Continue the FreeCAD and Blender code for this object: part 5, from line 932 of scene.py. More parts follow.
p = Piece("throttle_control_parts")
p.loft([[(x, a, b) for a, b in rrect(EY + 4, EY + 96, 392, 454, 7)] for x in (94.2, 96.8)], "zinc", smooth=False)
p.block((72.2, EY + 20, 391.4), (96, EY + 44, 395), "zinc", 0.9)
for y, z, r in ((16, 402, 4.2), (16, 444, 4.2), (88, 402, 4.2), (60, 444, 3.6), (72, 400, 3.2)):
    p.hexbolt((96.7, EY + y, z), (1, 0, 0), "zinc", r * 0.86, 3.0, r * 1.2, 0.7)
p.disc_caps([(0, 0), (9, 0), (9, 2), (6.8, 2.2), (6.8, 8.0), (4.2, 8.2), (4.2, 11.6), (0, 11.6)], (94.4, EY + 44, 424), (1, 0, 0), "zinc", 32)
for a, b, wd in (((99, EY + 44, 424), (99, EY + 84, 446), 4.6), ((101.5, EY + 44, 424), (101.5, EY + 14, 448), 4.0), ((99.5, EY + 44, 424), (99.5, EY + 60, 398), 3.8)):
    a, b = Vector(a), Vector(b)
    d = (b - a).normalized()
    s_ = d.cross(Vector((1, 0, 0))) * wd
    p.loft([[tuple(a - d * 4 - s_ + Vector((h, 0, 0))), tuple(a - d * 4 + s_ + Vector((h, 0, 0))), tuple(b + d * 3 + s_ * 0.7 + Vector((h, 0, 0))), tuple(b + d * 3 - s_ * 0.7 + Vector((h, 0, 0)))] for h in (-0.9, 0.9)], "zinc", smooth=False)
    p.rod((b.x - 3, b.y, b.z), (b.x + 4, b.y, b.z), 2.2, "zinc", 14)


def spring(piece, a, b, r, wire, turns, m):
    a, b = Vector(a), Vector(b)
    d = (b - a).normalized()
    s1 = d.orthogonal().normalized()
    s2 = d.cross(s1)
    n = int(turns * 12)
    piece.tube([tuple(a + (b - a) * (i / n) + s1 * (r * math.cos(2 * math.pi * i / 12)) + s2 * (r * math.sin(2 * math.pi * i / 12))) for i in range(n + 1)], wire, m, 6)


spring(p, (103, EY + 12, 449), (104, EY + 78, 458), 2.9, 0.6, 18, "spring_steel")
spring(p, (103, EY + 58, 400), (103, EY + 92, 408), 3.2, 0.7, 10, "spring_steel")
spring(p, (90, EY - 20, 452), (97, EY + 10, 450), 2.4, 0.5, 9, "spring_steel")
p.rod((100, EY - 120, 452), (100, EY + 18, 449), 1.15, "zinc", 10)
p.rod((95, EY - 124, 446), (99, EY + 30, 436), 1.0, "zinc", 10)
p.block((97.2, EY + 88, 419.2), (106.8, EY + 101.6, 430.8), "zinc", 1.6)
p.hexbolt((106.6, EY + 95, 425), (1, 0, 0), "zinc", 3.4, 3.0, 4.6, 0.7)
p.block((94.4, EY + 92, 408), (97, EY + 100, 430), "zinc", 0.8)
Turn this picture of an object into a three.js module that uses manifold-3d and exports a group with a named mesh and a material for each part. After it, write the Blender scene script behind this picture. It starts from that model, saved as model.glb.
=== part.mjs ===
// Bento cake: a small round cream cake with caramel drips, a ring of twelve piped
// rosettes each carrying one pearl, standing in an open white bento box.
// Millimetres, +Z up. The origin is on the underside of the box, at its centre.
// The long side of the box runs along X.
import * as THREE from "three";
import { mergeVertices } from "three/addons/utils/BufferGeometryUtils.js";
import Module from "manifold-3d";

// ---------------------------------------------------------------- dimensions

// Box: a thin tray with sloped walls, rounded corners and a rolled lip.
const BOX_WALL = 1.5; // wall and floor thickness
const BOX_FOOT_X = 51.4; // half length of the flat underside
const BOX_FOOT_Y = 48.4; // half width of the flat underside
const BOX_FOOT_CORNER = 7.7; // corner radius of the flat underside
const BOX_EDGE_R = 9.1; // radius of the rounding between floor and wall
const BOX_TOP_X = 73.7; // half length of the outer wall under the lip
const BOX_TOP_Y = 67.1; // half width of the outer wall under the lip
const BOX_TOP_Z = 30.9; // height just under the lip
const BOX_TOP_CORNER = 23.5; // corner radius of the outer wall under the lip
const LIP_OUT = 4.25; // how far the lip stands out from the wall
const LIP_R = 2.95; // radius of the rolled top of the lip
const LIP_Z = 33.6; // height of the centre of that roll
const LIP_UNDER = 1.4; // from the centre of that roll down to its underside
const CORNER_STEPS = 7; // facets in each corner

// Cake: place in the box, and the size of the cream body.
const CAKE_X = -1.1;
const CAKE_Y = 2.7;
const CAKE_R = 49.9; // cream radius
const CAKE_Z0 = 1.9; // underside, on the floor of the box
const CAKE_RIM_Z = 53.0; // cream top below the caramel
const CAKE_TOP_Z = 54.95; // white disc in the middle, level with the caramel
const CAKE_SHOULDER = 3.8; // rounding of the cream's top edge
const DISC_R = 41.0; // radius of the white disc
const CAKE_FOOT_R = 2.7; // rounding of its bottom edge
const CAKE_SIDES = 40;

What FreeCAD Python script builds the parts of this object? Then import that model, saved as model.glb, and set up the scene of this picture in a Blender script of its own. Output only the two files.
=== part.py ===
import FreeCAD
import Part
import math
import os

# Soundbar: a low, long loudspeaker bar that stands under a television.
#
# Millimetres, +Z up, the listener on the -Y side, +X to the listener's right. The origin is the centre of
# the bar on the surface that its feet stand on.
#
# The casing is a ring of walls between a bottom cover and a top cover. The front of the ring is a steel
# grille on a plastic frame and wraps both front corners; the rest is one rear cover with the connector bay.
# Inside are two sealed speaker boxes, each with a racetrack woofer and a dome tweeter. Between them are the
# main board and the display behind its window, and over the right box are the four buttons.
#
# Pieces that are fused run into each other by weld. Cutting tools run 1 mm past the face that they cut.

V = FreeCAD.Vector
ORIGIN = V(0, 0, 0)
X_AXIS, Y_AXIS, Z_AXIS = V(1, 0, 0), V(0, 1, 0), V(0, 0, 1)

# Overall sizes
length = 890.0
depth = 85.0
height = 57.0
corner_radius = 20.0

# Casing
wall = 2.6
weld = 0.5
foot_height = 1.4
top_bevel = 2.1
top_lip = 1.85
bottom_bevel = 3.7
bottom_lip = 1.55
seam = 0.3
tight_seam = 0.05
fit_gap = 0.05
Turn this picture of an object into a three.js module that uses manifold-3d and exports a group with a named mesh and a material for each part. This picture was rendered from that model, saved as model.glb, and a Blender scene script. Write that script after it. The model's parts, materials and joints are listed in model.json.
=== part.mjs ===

______________________________

** Task instructions **
Nothing in the data may differ; print all of it exactly as written.

** Exercise answer **
Continue the FreeCAD and Blender code for this object: part 5, from line 932 of scene.py. More parts follow.
p = Piece("throttle_control_parts")
p.loft([[(x, a, b) for a, b in rrect(EY + 4, EY + 96, 392, 454, 7)] for x in (94.2, 96.8)], "zinc", smooth=False)
p.block((72.2, EY + 20, 391.4), (96, EY + 44, 395), "zinc", 0.9)
for y, z, r in ((16, 402, 4.2), (16, 444, 4.2), (88, 402, 4.2), (60, 444, 3.6), (72, 400, 3.2)):
    p.hexbolt((96.7, EY + y, z), (1, 0, 0), "zinc", r * 0.86, 3.0, r * 1.2, 0.7)
p.disc_caps([(0, 0), (9, 0), (9, 2), (6.8, 2.2), (6.8, 8.0), (4.2, 8.2), (4.2, 11.6), (0, 11.6)], (94.4, EY + 44, 424), (1, 0, 0), "zinc", 32)
for a, b, wd in (((99, EY + 44, 424), (99, EY + 84, 446), 4.6), ((101.5, EY + 44, 424), (101.5, EY + 14, 448), 4.0), ((99.5, EY + 44, 424), (99.5, EY + 60, 398), 3.8)):
    a, b = Vector(a), Vector(b)
    d = (b - a).normalized()
    s_ = d.cross(Vector((1, 0, 0))) * wd
    p.loft([[tuple(a - d * 4 - s_ + Vector((h, 0, 0))), tuple(a - d * 4 + s_ + Vector((h, 0, 0))), tuple(b + d * 3 + s_ * 0.7 + Vector((h, 0, 0))), tuple(b + d * 3 - s_ * 0.7 + Vector((h, 0, 0)))] for h in (-0.9, 0.9)], "zinc", smooth=False)
    p.rod((b.x - 3, b.y, b.z), (b.x + 4, b.y, b.z), 2.2, "zinc", 14)


def spring(piece, a, b, r, wire, turns, m):
    a, b = Vector(a), Vector(b)
    d = (b - a).normalized()
    s1 = d.orthogonal().normalized()
    s2 = d.cross(s1)
    n = int(turns * 12)
    piece.tube([tuple(a + (b - a) * (i / n) + s1 * (r * math.cos(2 * math.pi * i / 12)) + s2 * (r * math.sin(2 * math.pi * i / 12))) for i in range(n + 1)], wire, m, 6)


spring(p, (103, EY + 12, 449), (104, EY + 78, 458), 2.9, 0.6, 18, "spring_steel")
spring(p, (103, EY + 58, 400), (103, EY + 92, 408), 3.2, 0.7, 10, "spring_steel")
spring(p, (90, EY - 20, 452), (97, EY + 10, 450), 2.4, 0.5, 9, "spring_steel")
p.rod((100, EY - 120, 452), (100, EY + 18, 449), 1.15, "zinc", 10)
p.rod((95, EY - 124, 446), (99, EY + 30, 436), 1.0, "zinc", 10)
p.block((97.2, EY + 88, 419.2), (106.8, EY + 101.6, 430.8), "zinc", 1.6)
p.hexbolt((106.6, EY + 95, 425), (1, 0, 0), "zinc", 3.4, 3.0, 4.6, 0.7)
p.block((94.4, EY + 92, 408), (97, EY + 100, 430), "zinc", 0.8)
Turn this picture of an object into a three.js module that uses manifold-3d and exports a group with a named mesh and a material for each part. After it, write the Blender scene script behind this picture. It starts from that model, saved as model.glb.
=== part.mjs ===
// Bento cake: a small round cream cake with caramel drips, a ring of twelve piped
// rosettes each carrying one pearl, standing in an open white bento box.
// Millimetres, +Z up. The origin is on the underside of the box, at its centre.
// The long side of the box runs along X.
import * as THREE from "three";
import { mergeVertices } from "three/addons/utils/BufferGeometryUtils.js";
import Module from "manifold-3d";

// ---------------------------------------------------------------- dimensions

// Box: a thin tray with sloped walls, rounded corners and a rolled lip.
const BOX_WALL = 1.5; // wall and floor thickness
const BOX_FOOT_X = 51.4; // half length of the flat underside
const BOX_FOOT_Y = 48.4; // half width of the flat underside
const BOX_FOOT_CORNER = 7.7; // corner radius of the flat underside
const BOX_EDGE_R = 9.1; // radius of the rounding between floor and wall
const BOX_TOP_X = 73.7; // half length of the outer wall under the lip
const BOX_TOP_Y = 67.1; // half width of the outer wall under the lip
const BOX_TOP_Z = 30.9; // height just under the lip
const BOX_TOP_CORNER = 23.5; // corner radius of the outer wall under the lip
const LIP_OUT = 4.25; // how far the lip stands out from the wall
const LIP_R = 2.95; // radius of the rolled top of the lip
const LIP_Z = 33.6; // height of the centre of that roll
const LIP_UNDER = 1.4; // from the centre of that roll down to its underside
const CORNER_STEPS = 7; // facets in each corner

// Cake: place in the box, and the size of the cream body.
const CAKE_X = -1.1;
const CAKE_Y = 2.7;
const CAKE_R = 49.9; // cream radius
const CAKE_Z0 = 1.9; // underside, on the floor of the box
const CAKE_RIM_Z = 53.0; // cream top below the caramel
const CAKE_TOP_Z = 54.95; // white disc in the middle, level with the caramel
const CAKE_SHOULDER = 3.8; // rounding of the cream's top edge
const DISC_R = 41.0; // radius of the white disc
const CAKE_FOOT_R = 2.7; // rounding of its bottom edge
const CAKE_SIDES = 40;

What FreeCAD Python script builds the parts of this object? Then import that model, saved as model.glb, and set up the scene of this picture in a Blender script of its own. Output only the two files.
=== part.py ===
import FreeCAD
import Part
import math
import os

# Soundbar: a low, long loudspeaker bar that stands under a television.
#
# Millimetres, +Z up, the listener on the -Y side, +X to the listener's right. The origin is the centre of
# the bar on the surface that its feet stand on.
#
# The casing is a ring of walls between a bottom cover and a top cover. The front of the ring is a steel
# grille on a plastic frame and wraps both front corners; the rest is one rear cover with the connector bay.
# Inside are two sealed speaker boxes, each with a racetrack woofer and a dome tweeter. Between them are the
# main board and the display behind its window, and over the right box are the four buttons.
#
# Pieces that are fused run into each other by weld. Cutting tools run 1 mm past the face that they cut.

V = FreeCAD.Vector
ORIGIN = V(0, 0, 0)
X_AXIS, Y_AXIS, Z_AXIS = V(1, 0, 0), V(0, 1, 0), V(0, 0, 1)

# Overall sizes
length = 890.0
depth = 85.0
height = 57.0
corner_radius = 20.0

# Casing
wall = 2.6
weld = 0.5
foot_height = 1.4
top_bevel = 2.1
top_lip = 1.85
bottom_bevel = 3.7
bottom_lip = 1.55
seam = 0.3
tight_seam = 0.05
fit_gap = 0.05
Turn this picture of an object into a three.js module that uses manifold-3d and exports a group with a named mesh and a material for each part. This picture was rendered from that model, saved as model.glb, and a Blender scene script. Write that script after it. The model's parts, materials and joints are listed in model.json.
=== part.mjs ===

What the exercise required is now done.